Thursday, March 3, 2011

More Books for the Book Club.

Louise has more books for us "smart, beautiful, literate women--
and we can cook, too!" to consider! 
 I like her style!
Check the previous book club post from 2/28 to see more of the list.
*****
Sarah’s Key

By Tatiana de Rosnay

In parallel narratives, the author tells the story of Sarah, a 10-year-old Jewish girl in the Vel' d'Hiv' - the roundup of Jews by French police in July 1942. Sixty years later, Julia Jarmond, an American journalist who has made Paris her home, discovers that the French are still in denial about the incident. Julia becomes obsessed with the thousands of children who died and, in particular, with the one child who has a connection to her husband's family. The capacity of the human mind for denying painful truths is expertly conveyed in both storylines.

The Room: A Novel

By Emma Donoghue

Emma Donoghue’s novel, “Room,” is built on two intense constraints: the limited point of view of the narrator, a 5-year-old boy named Jack; and the confines of Jack’s physical world, an 11-by-11-foot room where he lives with his mother. The story reveals that Room is actually a prison, with a villain holding the key, and that Ma (as Jack calls his mother) is being kept against her will.

Saving CeeCee Honeycutt

By Beth Hoffman

For years, twelve-year-old CeeCee Honeycutt has been the caretaker of her psychotic mother, Camille. The tiara-toting, lipstick-smeared laughingstock of an entire town, Camille was a woman trapped in her long-ago moment of glory as the 1951 Vidalia Onion Queen. But when she is hit by a truck and killed, CeeCee is left to fend for herself. To the rescue comes her previously unknown great-aunt Tootie in her vintage Packard convertible. It is a novel that explores the indomitable strengths of female friendship and gives us the story of a young girl who loses one mother and finds many others.

 

The Neighbor: A Detective D. D. Warren Novel

By Lisa Gardner

It was a case guaranteed to spark a media feeding frenzy - a young mother, blonde and pretty, disappears without trace from her South Boston home, leaving behind her four-year-old daughter as the only witness, and her handsome, secretive husband as the prime suspect.

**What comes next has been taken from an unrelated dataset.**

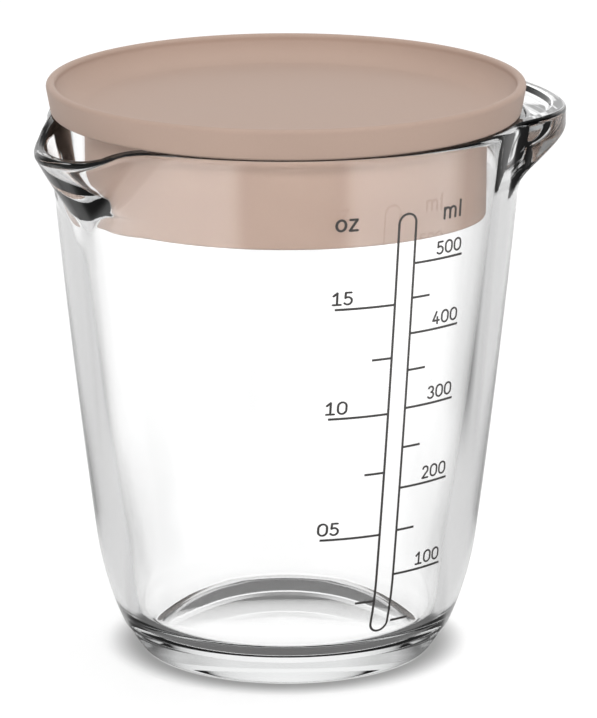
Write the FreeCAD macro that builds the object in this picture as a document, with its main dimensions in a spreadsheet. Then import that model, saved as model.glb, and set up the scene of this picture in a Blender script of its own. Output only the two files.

But from the moment Detective Sergeant D. D. Warren arrives at the Joneses' snug little bungalow, she senses something off about the picture of wholesome normality the couple worked so hard to create. But just under the surface things grow murkier. With the clock ticking on the life of a missing woman and the media firestorm building, Jason Jones seems more intent on destroying evidence and isolating his daughter than on searching for his "beloved" wife.